The Indian IT companies making this shift now in Bengaluru, Hyderabad, Pune, Chennai, and Delhi NCR are not just improving their QA processes. They are rebuilding their quality infrastructure for the next decade of software delivery.
The question is not whether to make the shift. The question is whether to lead it or follow it.
Frequently Asked Questions
Will AI test automation replace QA engineers in India?
No and the evidence is clear on this. QA roles are evolving, not disappearing. AI handles repetitive test execution and maintenance. Human testers are increasingly responsible for exploratory testing, quality strategy, and governing AI systems. Teams that adopt AI automation are not shrinking their QA headcount, they are redirecting it toward higher-value work.

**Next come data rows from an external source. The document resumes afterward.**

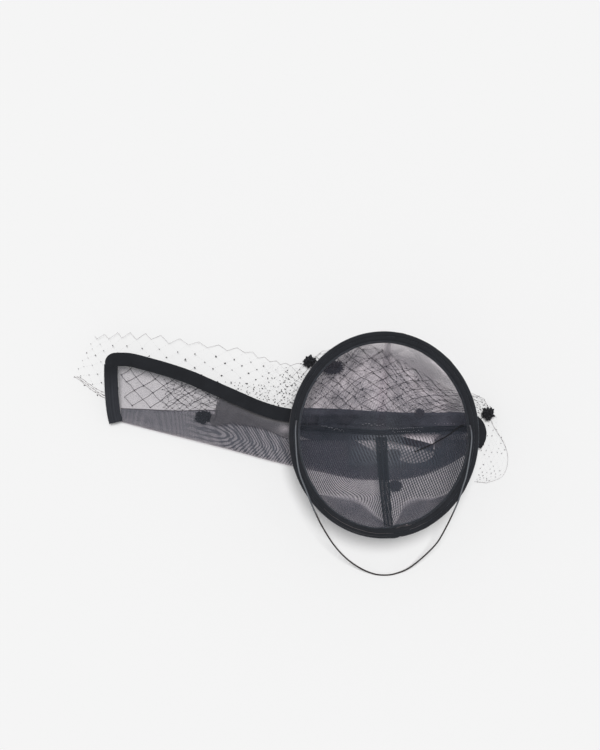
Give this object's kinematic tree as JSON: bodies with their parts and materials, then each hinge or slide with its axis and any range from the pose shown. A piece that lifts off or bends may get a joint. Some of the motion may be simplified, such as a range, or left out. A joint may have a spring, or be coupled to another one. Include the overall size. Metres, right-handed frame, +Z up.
{
  "type": "bow headpiece",
  "caption": "Sheer rounded cap with velvet-bound rim, wired ribbon bow, net veil with tufts and an elastic chin loop, lying with its opening up.",
  "frame": {"origin": "on the flat underside of the bow's waist, under the middle of the crown", "axes": "+Z up out of the cap's opening, +Y towards the cap's front, -X along the bow's long wing"},
  "size_m": [0.3895, 0.2217, 0.0773],
  "materials": {
    "sheer": "stiff black open-weave sheer, slightly glossy",
    "velvet": "black velvet, matte with a soft sheen",
    "net": "fine black thread net",
    "chenille": "black chenille tufts, matte",
    "elastic": "round black braided elastic, satin"
  },
  "bodies": {
    "root": {"crown_front_left": "sheer", "crown_front_right": "sheer", "crown_back_left": "sheer", "crown_back_right": "sheer", "rim_roll": "velvet", "rim_band": "velvet", "cross_seam": "velvet", "back_seam_tape": "velvet", "front_seam_tape": "velvet", "bow_wing": "sheer", "bow_binding": "velvet", "bow_inner_layer": "sheer", "bow_right_layer": "sheer", "bow_strap": "velvet", "bow_waist": "velvet", "veil_net": "net", "tuft_front_left": "chenille", "tuft_front_crown": "chenille", "tuft_right": "chenille", "tuft_under_wing": "chenille", "tuft_on_waist": "chenille", "tuft_in_fold": "chenille", "tuft_back": "chenille", "elastic_loop": "elastic", "elastic_tail": "elastic"}
  },
  "joints": []
}
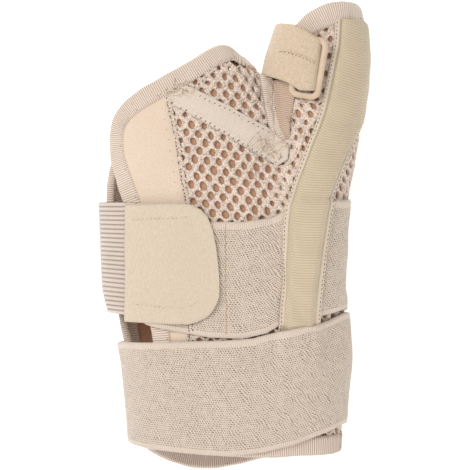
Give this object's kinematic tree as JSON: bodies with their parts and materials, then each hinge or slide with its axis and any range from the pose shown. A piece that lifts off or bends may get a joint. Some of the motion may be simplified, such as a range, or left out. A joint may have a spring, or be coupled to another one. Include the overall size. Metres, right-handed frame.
{
  "type": "thumb spica splint",
  "caption": "Thumb and wrist splint of air mesh over a tan lining, with a ribbed stay sleeve, a thumb strap in a plastic ring, and hook-and-loop straps round the hand and wrist.",
  "frame": {"origin": "middle of the face that the splint lies on, at the lowest point of the straps' back", "axes": "+Y from the wrist end to the thumb tip, +X to the thumb side, +Z out of the palm"},
  "size_m": [0.1196, 0.205, 0.0566],
  "materials": {
    "air_mesh": "knitted air mesh with rows of holes",
    "lining": "brushed lining",
    "loop_panel": "brushed loop",
    "binding": "ribbed tape",
    "sleeve": "ribbed webbing",
    "elastic": "knitted loop elastic",
    "webbing": "ribbed elastic",
    "tab": "brushed tab",
    "thumb_strap": "loop pile",
    "ring": "satin moulded"
  },
  "bodies": {
    "root": {"mesh_shell": "air_mesh", "side_panel": "loop_panel", "lining": "lining", "rim_binding": "binding", "thumb_binding": "binding", "web_tape": "binding", "stay_sleeve": "sleeve", "loop_band": "elastic", "strap_webbing": "webbing", "hook_tab": "tab", "wrist_strap": "elastic", "thumb_ring": "ring", "thumb_strap": "thumb_strap"}
  },
  "joints": []
}
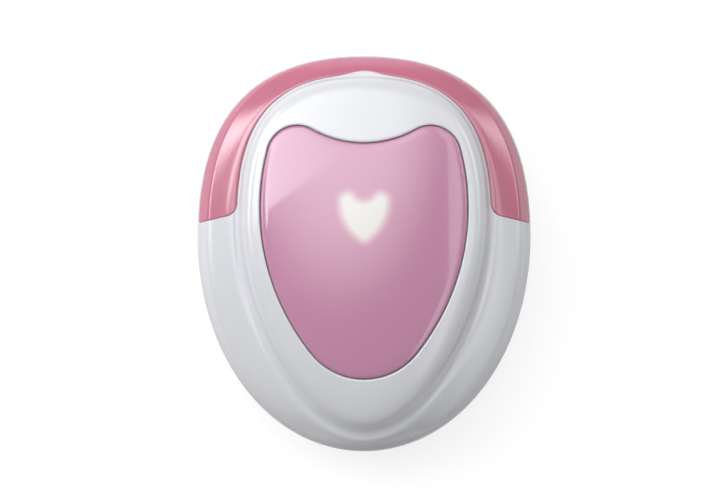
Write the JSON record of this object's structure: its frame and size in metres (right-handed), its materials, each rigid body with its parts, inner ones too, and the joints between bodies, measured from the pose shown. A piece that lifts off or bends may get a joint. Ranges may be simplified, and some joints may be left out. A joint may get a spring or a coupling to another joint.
{
  "type": "fetal doppler monitor",
  "caption": "Palm-sized egg-shaped fetal doppler with a heart-shaped press plate, a side volume wheel, headphone sockets, a rear transducer face and a hinged battery door.",
  "frame": {"origin": "on the resting plane under the transducer face, in the middle of the outline's length and width", "axes": "+Z out of the front, +Y towards the wide pink end, +X towards the volume wheel"},
  "size_m": [0.088, 0.1046, 0.0368],
  "materials": {
    "shell_white": "gloss",
    "shell_rear": "satin",
    "band_pink": "gloss",
    "lens_pink": "gloss",
    "inner_white": "matte",
    "light_diffuser": "satin",
    "transducer_ivory": "satin",
    "board_green": "satin",
    "chip_black": "matte",
    "plastic_black": "satin",
    "wheel_grey": "satin",
    "led_white": "gloss",
    "can_metal": "satin",
    "shaft_steel": "satin",
    "screw_steel": "satin",
    "contact_nickel": "gloss",
    "cell_jacket": "gloss",
    "crystal_ceramic": "matte",
    "foam_grey": "matte",
    "lead_insulation": "satin"
  },
  "bodies": {
    "case": {"front_housing": "shell_white", "rear_housing": "shell_rear", "upper_band": "band_pink", "button_guide_frame": "inner_white", "transducer_face": "transducer_ivory", "main_pcb": "board_green", "processor_chip": "chip_black", "amplifier_chips": "chip_black", "tact_switch_bodies": "chip_black", "chip_components": "chip_black", "headphone_jack_left": "plastic_black", "headphone_jack_right": "plastic_black", "leds": "led_white", "oscillator_can": "can_metal", "electrolytic_capacitors": "can_metal", "transducer_cover": "can_metal", "volume_potentiometer": "can_metal", "case_screws": "screw_steel", "pcb_screws": "screw_steel", "transducer_screws": "screw_steel", "battery_contact_link": "contact_nickel", "battery_contact_positive": "contact_nickel", "battery_contact_negative": "contact_nickel", "battery_cell_upper": "cell_jacket", "battery_cell_lower": "cell_jacket", "transmit_crystal": "crystal_ceramic", "receive_crystal": "crystal_ceramic", "acoustic_divider": "foam_grey", "acoustic_backing": "foam_grey", "battery_leads": "lead_insulation", "transducer_leads": "lead_insulation"},
    "heart_button": {"heart_button_lens": "lens_pink", "heart_button_carrier": "inner_white", "heart_light_guide": "light_diffuser", "tact_switch_plungers": "plastic_black"},
    "volume_wheel": {"volume_wheel": "wheel_grey", "volume_shaft": "shaft_steel", "volume_wheel_screw": "screw_steel"},
    "battery_door": {"battery_door": "shell_rear", "battery_pad": "foam_grey"}
  },
  "joints": [
    {"name": "heart_button_press", "type": "slide", "parent": "case", "child": "heart_button", "axis": [0, 0, -1], "range_m": [0, 0.0006], "stiffness_N_per_m": 2500, "springref_m": -0.0006},
    {"name": "volume_turn", "type": "hinge", "parent": "case", "child": "volume_wheel", "pos_m": [0.0341, 0.0046, 0.011], "axis": [0, 0, 1], "range_deg": [0, 270]},
    {"name": "battery_door_hinge", "type": "hinge", "parent": "case", "child": "battery_door", "pos_m": [0, -0.0112, 0.0052], "axis": [1, 0, 0], "range_deg": [0, 80]}
  ]
}
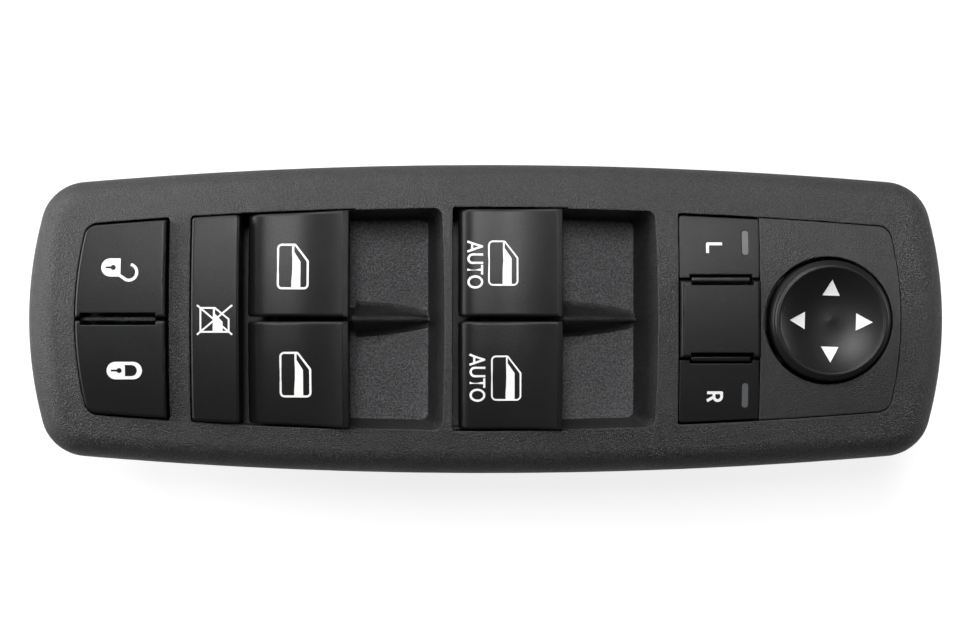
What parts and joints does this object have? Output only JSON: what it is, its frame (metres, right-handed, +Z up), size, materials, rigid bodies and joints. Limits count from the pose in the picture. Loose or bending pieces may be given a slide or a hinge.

How long does it take to see ROI from AI test automation?
Most Indian teams running structured pilots report measurable ROI in reduced testing time and reduced production incidents within 60–90 days of initial implementation.
What is the minimum team size to justify AI test automation investment?
There is no hard minimum. Even a three-person development team with a single QA engineer benefits from AI automation if they are doing regular releases. The ROI calculation changes with team size, but the efficiency gains are present at every scale.
Do we need to hire new engineers to run an AI testing platform?
Not if the platform is genuinely no-code. Platforms like ZeuZ are designed to be operated by your existing QA team, including manual testers, without requiring new specialised hires.
How do AI testing platforms handle Indian-language applications?
Enterprise AI testing platforms with computer vision-based element detection are generally language-agnostic; they identify UI elements visually rather than by text. For applications serving Hindi, Bengali, Tamil, Telugu, or other regional language users, verify that the platform supports Unicode-based element detection and multilingual test data.